Lovino hands me a pamphlet outlining transgenic wheat’s challenge to the country’s health and food sovereignty. The pamphlet is distributed by the Alianza de Panaderos Artesanos, or Alliance of Artisan Bakers, a network of nearly ninety independent workers. Although they don’t identify as anarchists, Lovino is inspired by his forefathers to use bread as a tool to work toward breaking hegemonic, capitalist systems. That history of political activism is melded to a contemporary understanding of food as a source of social, economic and ecologic injustices. They work around the principles of a five-point manifest: commitment to craft, use of natural fermentation methods, respect of origin and value of ingredients, fair trade, and access to resources and information.
“We understood that we have a responsibility not just to provide a good product, but to use bread and baking as a form of resistance,” says Lovino. “Bread is about communion. It is about sharing. We defend bread from that space against the industrialization of our foodways. Bread is simple. It’s flour, water and salt, but it isn’t for nothing that it is considered a symbol of sustenance all over the world. We need to rebuild our understanding of bread as food and as something symbolic.”

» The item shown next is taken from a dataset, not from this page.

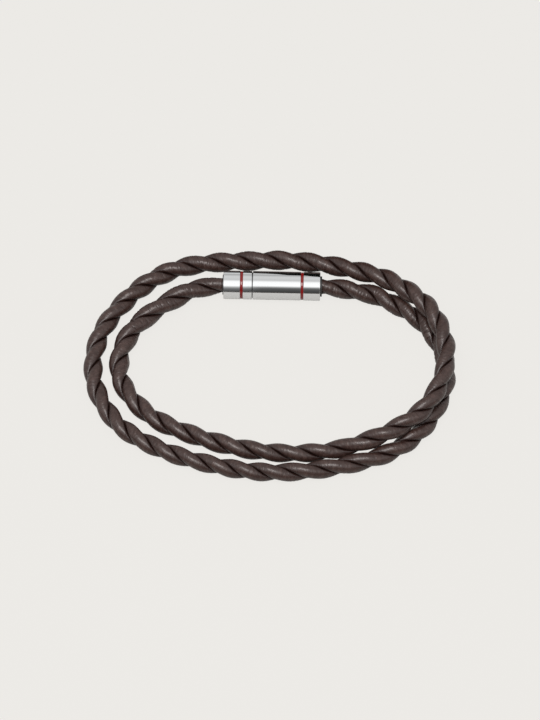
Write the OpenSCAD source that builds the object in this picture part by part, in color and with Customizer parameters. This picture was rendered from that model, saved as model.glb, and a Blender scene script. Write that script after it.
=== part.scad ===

Like their forefathers, the alliance guides themselves toward the betterment of the collective as a path to improve the condition of the individual. They have formed direct relationships with different mills and wheat farmers and maintain dialogues with producers to work toward a supply chain where every link is paid fairly and can work with dignity. Members share contacts of purveyors, send each other clients, and give newcomers access to books and collective purchases; they even lend their ovens to those who haven’t saved up enough to invest in their own yet.
“Making bread can be very solitary. It is easy to forget that we are part of a larger process,” Lovino says. “This is manual work. Bread is not meant to be mechanized. It is a living thing. This is about me producing what my hands are capable of and building a system that supports that.”